Anne Duk Hee Jordan (1978, Korea) lives and works in Berlin. She creates romantic machines that mirror, extend or convert biological processes and chemical reactions between living organisms and dead matter. Working with specialists in the fields of marine life, biology, sexuality and reproduction, nutrition and ecology, her interconnected work develops a narrative between science, art and philosophy. The environments that she creates humorously symbolise a social space, in which the exchanges reproduce biological processes or represent human interactions. Her solo and group exhibitions include: A Handful of Dust (with Viron Erol Vert), Ehrenhalle at Standortfriedhof Lilienthalstraße, Berlin, 2020; Down to Earth, Immersion, Gropius Bau, Berlin, 2020; The Long Term You Cannot Afford. On the Distribution of the Toxic, Savvy Contemporary, Berlin, 2019; Ziggy Goes Wild, Kunstverein Arnsberg, 2019; and Sensing Nature From Within, Moderna Museet Malmö, 2019.
The Living Plant Archive: All My Hands Are Labour
Anne Duk Hee Jordan’s work approaches colonial histories and remaining coloniality through the perspective of five plant protagonists: nutmeg, clove, tea, pepper and cinnamon. The migration and trade of these plants and spices have been central to the growth of the Dutch economy since the seventeenth century. The lucrative commerce of the spices in was premised on exploitative extraction of both plant resources and human labour.

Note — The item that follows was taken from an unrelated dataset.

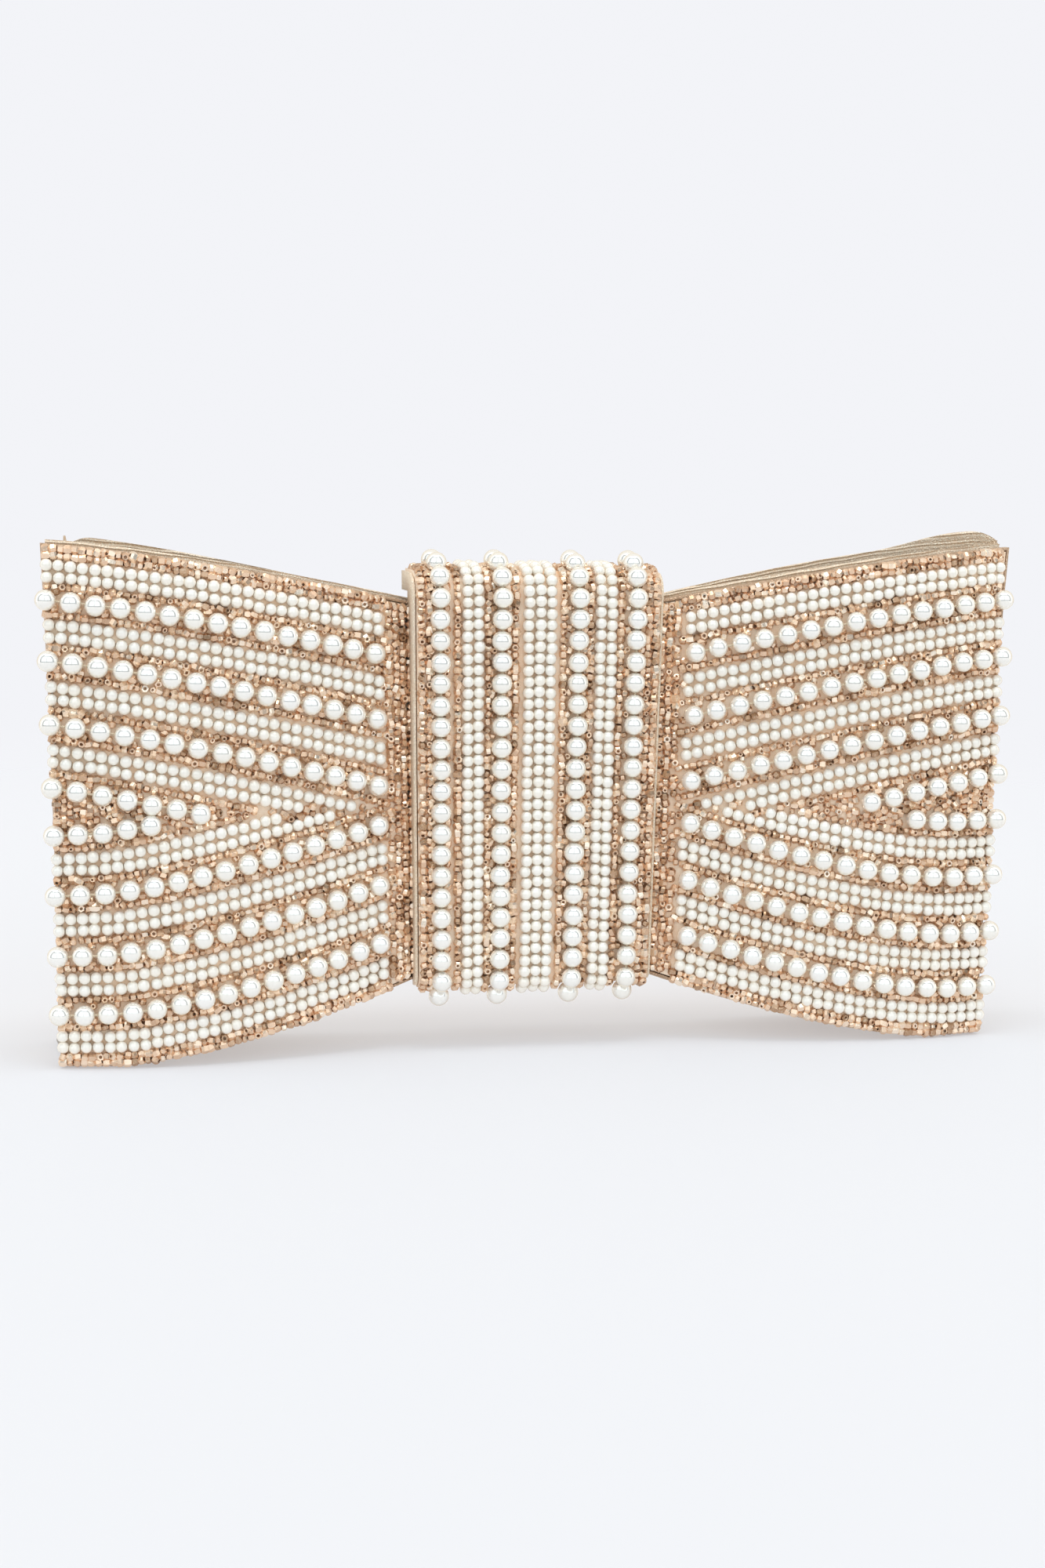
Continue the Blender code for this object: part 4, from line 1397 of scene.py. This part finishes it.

A former parking lot is transformed into an open landscape with a living plant archive. The building of the archive approximates an assembly of gustatory and sensory material referring to both the historical and present context. Researcher and curator Pauline Doutreluingne elaborates the archive by attempting to outline the possibility for trans-material archiving, functioning at the intersection of nature, food, history and postcolonial thinking.